[YOUR GOAL] Reproduce every entry exactly.

(Rows from an object dataset)
◇ ◇ ◇ ◇
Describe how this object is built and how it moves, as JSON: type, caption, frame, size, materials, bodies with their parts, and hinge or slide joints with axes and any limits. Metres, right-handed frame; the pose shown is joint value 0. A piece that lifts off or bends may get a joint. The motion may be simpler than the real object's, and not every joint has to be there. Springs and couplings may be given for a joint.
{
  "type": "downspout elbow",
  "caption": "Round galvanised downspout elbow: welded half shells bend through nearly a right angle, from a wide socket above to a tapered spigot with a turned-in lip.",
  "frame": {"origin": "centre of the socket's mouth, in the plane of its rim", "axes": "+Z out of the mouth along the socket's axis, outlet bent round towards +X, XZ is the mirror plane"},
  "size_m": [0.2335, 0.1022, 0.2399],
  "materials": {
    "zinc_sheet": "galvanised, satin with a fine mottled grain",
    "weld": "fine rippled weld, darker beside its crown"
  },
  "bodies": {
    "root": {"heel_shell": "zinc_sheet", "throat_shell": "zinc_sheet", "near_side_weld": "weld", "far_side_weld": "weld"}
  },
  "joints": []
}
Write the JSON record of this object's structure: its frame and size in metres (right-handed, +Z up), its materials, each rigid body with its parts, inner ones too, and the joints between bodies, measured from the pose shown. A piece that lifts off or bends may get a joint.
◇ ◇ ◇ ◇
[TASK RESULT]
Describe how this object is built and how it moves, as JSON: type, caption, frame, size, materials, bodies with their parts, and hinge or slide joints with axes and any limits. Metres, right-handed frame; the pose shown is joint value 0. A piece that lifts off or bends may get a joint. The motion may be simpler than the real object's, and not every joint has to be there. Springs and couplings may be given for a joint.
{
  "type": "downspout elbow",
  "caption": "Round galvanised downspout elbow: welded half shells bend through nearly a right angle, from a wide socket above to a tapered spigot with a turned-in lip.",
  "frame": {"origin": "centre of the socket's mouth, in the plane of its rim", "axes": "+Z out of the mouth along the socket's axis, outlet bent round towards +X, XZ is the mirror plane"},
  "size_m": [0.2335, 0.1022, 0.2399],
  "materials": {
    "zinc_sheet": "galvanised, satin with a fine mottled grain",
    "weld": "fine rippled weld, darker beside its crown"
  },
  "bodies": {
    "root": {"heel_shell": "zinc_sheet", "throat_shell": "zinc_sheet", "near_side_weld": "weld", "far_side_weld": "weld"}
  },
  "joints": []
}
Write the JSON record of this object's structure: its frame and size in metres (right-handed, +Z up), its materials, each rigid body with its parts, inner ones too, and the joints between bodies, measured from the pose shown. A piece that lifts off or bends may get a joint.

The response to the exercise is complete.